Why Product Managers Shouldn’t Spoon Feed Developers Priorities
Wondering how to handle bugs for your development team? Well, you don’t.
Managing the flow of bugs, DevOps tickets, and other fine-grained development work is not the PM’s job.
There’s a common misunderstanding here. A lot of PMs think that their job is to manage everything that developers do. That’s not true. Product managers are responsible for filling a portion of the development pipeline, while other teams – such as Quality Assurance (QA) and Development Operations (DevOps) – are responsible for other portions.
In this post, I’ll go through what kind of tasks fill the development pipeline, who’s in charge of them, and how the dev pipeline should be allocated. I’ll finish with some tips about how PMs can help define these workflows and focus on their own objectives.
The development pipeline is not the product pipeline
That’s right. This is the top and bottom line of the issue: the development pipeline is not the product pipeline.
But these comprise only the Product slice of the whole Development pie. The pie has at least two other parts: bug fixes and operational tasks, or DevOps.
What are the different development tasks?
Bugs are minor (sometimes major!) malfunctions within the app itself that need fixing or enhancing. These tasks typically come from the QA team and customer support. Bugs are also (relatively) straightforward. Fix the bug, close the task. You have a list of 100, and you get to them as you can. For a bug to be logged, it should be replicable and reproducible. Anybody should be able to log it and confirm that it does, in fact, exist. So bug fixes can happen at any point in time.
DevOps includes tasks that the development team has created for itself, related to upgrades and ongoing maintenance of the larger tech infrastructure. This could be upgrading servers or libraries and maintenance of their Dev stack.
Product tasks, on the other hand, are less concrete. These tasks represent options that need to be specced, prioritized, and re-prioritized based on the current needs of the business. They can be ordered or grouped together based on how they’ll impact user metrics, how many accounts they’ll reach, or the value of the customers that would benefit. They can also be scrapped at any time. In other words, product tasks are perpetually in a state of, “Should we even do this?”
PMs manage this fuzzy product strategy side of things, and when options are confirmed, PMs add them to a product pipeline for dev.
Of course, all of these tasks need to be in balance, or some kind of ratio, in the development pipeline. But this part of the process is where a lot of confusion lies.
Where does this confusion come from?
The “Product Manager” title actually involves different roles
The role of a particular PM can have loose definition and scope creep into areas beyond the product roadmap and backlog. Sometimes the product manager is also the QA person, so they’re wearing different hats. Similarly, on some teams the PM can also function as a project manager or Scrum Master for dev.

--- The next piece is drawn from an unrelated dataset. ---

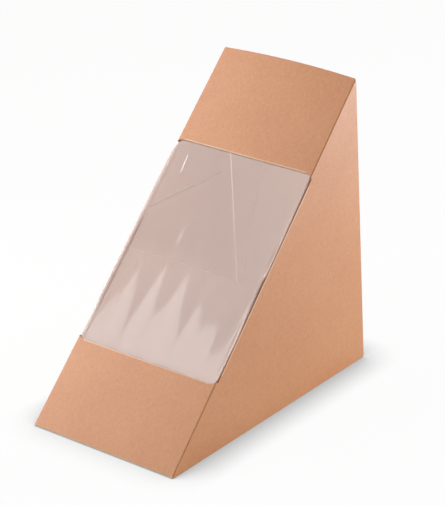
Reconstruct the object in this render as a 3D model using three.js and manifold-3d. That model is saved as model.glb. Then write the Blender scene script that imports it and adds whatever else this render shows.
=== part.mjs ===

The workflows for different tasks overlap
Sometimes the same tools and workflows are used to process different requests and task logs. Bugs don’t go to your roadmap, they go to your QA tool, which is often JIRA, but JIRA is also the DevOps tool. So there’s no technical separation between these things, but they’re different workflows that have differing priority.
Who should manage the development pipeline?
Development work is a blended pipeline, with different proportions for each element of the work. The dev team should be able to set these percentages, based on the maturity of the product and how old the tech stack is.
- Product enhancements 10%
- Bug enhancements 30%
- DevOps tasks 60%
Sometimes PMs manage the ratio and make those decisions. In these cases, PMs are the product owner and the de facto Scrum Master, as I mentioned above. But ideally the development team has autonomy and a dedicated person who manages the ratio and blended pipeline exclusively.
That’s because this is a tech strategy decision, not a product strategy decision. How development and engineering time is allocated is (usually) the CTO’s decision. For instance, some teams set aside the last week of the month to crush bugs, and focus on R&D during the rest.
What do product managers control?
So, Product’s job is to answer for themselves: “If we have 10% of the sprint, or X amount of the engineering pipeline, how are we going to make the most of it?”
Your team has to be as smart as possible in figuring out how to get as much learning from the pipeline slice you have. As long as you constantly fill the product pipeline with what’s most important, the dev team will always grab the most valuable stuff.
Tip: Don’t get too granular with prioritization, i.e. don’t try to parse out tasks per sprint. Instead, show development the next 50 things you want done. With their technical expertise, they’ll identify which items go together and maximize efficiency over the next couple sprints. A developer could look at the list and say, “While we’re doing #3 in that part of the app, we might as well knock out #27.” Perfect!
You’re not going to project manage a kitchen renovation, telling your contractor to do appliances first, tiles second, and windows third. You trust them to know the right order and combinations to get everything done on time. This analogy is closely linked with Jeff Patton’s ideas in this ProdPad webinar about embracing lean development. Check it out!
Separate the workflows of bugs, DevOps, and product tasks so there’s clarity around who owns what. Distinguish between the product roadmap and the development pipeline!
If you’re able, as a PM, focus only on the product slice of the development pipeline. This will preserve product resources (and sanity), and let engineering steer their end of the work. They shouldn’t need to be micromanaged anyway!